Presidencia del Gobierno
La segunda transición
Arranca una legislatura que va a poner a prueba a un Gobierno en minoría y a una oposición variopinta, descoyuntada y, en parte, poco experimentada. El presidente Rajoy tiene que habituarse, después de una etapa de dominio, a compartir puntos de vista y decisiones con sus adversarios políticos. La necesidad de gobernar de otra manera le exige desde el primer día sentarse a dialogar con todos. Parece que está dispuesto a ello. Veremos su capacidad de seducción. Le toca hacer algo parecido a lo que hizo Adolfo Suárez en la Transición. Negoció sin parar con el PSOE, con el PCE de Carrillo, con Fraga y con los nacionalistas. Fruto de ello fueron, por ejemplo, los Pactos de la Moncloa. Y, a fuerza de diálogo, consiguió grandes cambios institucionales, entre ellos establecer la Monarquía parlamentaria en la Constitución, que fue para él un objetivo fundamental, el que más le quitó el sueño. Nunca se le pasó por la cabeza hacer un referendum exclusivamente sobre la forma de Estado. Conviene recordar que socialistas y comunistas llegaban enarbolando la bandera republicana y que los socialistas se resistieron a soltarla hasta bien avanzado el debate constitucional. Antes tuvo Suárez que convencer a Carrillo, que un día declaró por fin: «Lo importante no es Monarquía o República, sino democracia o dictadura». Fue la proclamación del pacto de los comunistas con la Corona, que arrastró a los socialistas a aceptar el régimen monárquico. Ahora la izquierda de la «posverdad» pretende romper aquel pacto histórico y, de paso, la concordia.
Esta Segunda Transición marcará el reinado de Felipe VI, como la primera marcó el de su padre. La situación no es tan difícil como entonces. Pero en aquel tiempo se contaba con un gran proyecto nacional: establecer la democracia, recuperar las libertades y entrar en Europa. Se sabía adónde íbamos y todos teníamos ilusión. Hoy cunde el desánimo y la desilusión. Crecen las fuerzas disgregadoras. Y no se ve claro el horizonte nacional, algo imprescindible para garantizar el éxito de la operación. Así que una de las tareas del nuevo Gobierno, después de acordarlo con la oposición razonable, será fijar ese gran horizonte nacional, que no puede reducirse a mejorar las condiciones económicas y aumentar el empleo, aunque éste sea, sin duda, un objetivo imprescindible y fundamental. Hay que volver a un sano patriotismo, en el que sobran los disgregadores y los aguafiestas. La reconducción del problema autonómico, fortaleciendo al Estado central, con las reformas constitucionales precisas, y la superación del dramático desequilibrio demográfico, –ahí está la España vacía del interior como una interpelación permanente a los poderes públicos–, deberían ser los grandes proyectos de Estado. Hay que reconocer que, entre unos y otros, esto se ha ido de las manos en los últimos años, sobre todo en Cataluña. Por lo demás, la completa limpieza de la vida pública, con medidas pactadas e implacables contra la corrupción, tiene que ser la condición «sine qua non» para iniciar la recuperación de la moral colectiva.

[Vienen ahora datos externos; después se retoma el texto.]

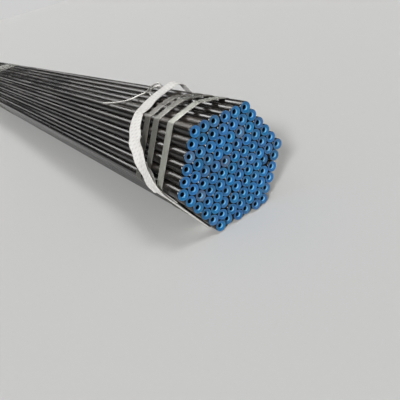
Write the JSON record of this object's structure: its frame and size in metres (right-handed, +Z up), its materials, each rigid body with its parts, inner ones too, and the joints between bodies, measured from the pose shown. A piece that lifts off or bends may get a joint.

Sin renunciar a su función de controlar al Gobierno, la oposición parlamentaria, en gran parte sin experiencia, sin ideas claras o con problemas internos, ha de convencerse desde el primer día de que no le corresponde a ella gobernar. Tampoco sería de recibo la formación sistemática de coaliciones negativas, estableciendo alianzas con el único fin de bloquear la acción del Gobierno. Sobran aspavientos infantiles en los pasillos del Congreso de los Diputados y en los medios de comunicación cada vez que una propuesta del Gobierno no sale adelante en el hemiciclo. En esta nueva etapa habrá que acostumbrarse a ello con naturalidad, sin sacar las cosas de quicio. El Gobierno se reserva en todo momento su potestad de vetar cualquier ley, tramada a sus espaldas, que suponga aumento de gasto, y, si se ve maniatado y arrinconado, puede convocar a los ciudadanos a las urnas. Esos son sus poderes. Una de las peculiaridades de esta legislatura es que se sientan en el palacio de la Carrera de San Jerónimo grupos de diputados nuevos con desaliño indumentario que, según parece, se han propuesto como único objetivo no dejar gobernar a Rajoy. Eso se llama obstruccionismo, que es una actitud antidemocrática, y más si va acompañada de la agitación de la calle. Es, por el contrario, esperanzador que la legislatura se inicie con el propósito de alcanzar un gran pacto educativo y un acuerdo razonable sobre seguridad ciudadana. De la actitud del Gobierno y de la responsabilidad de la oposición dependerá en gran manera, aparte del porvenir de los propios partidos, el éxito de esta Segunda Transición.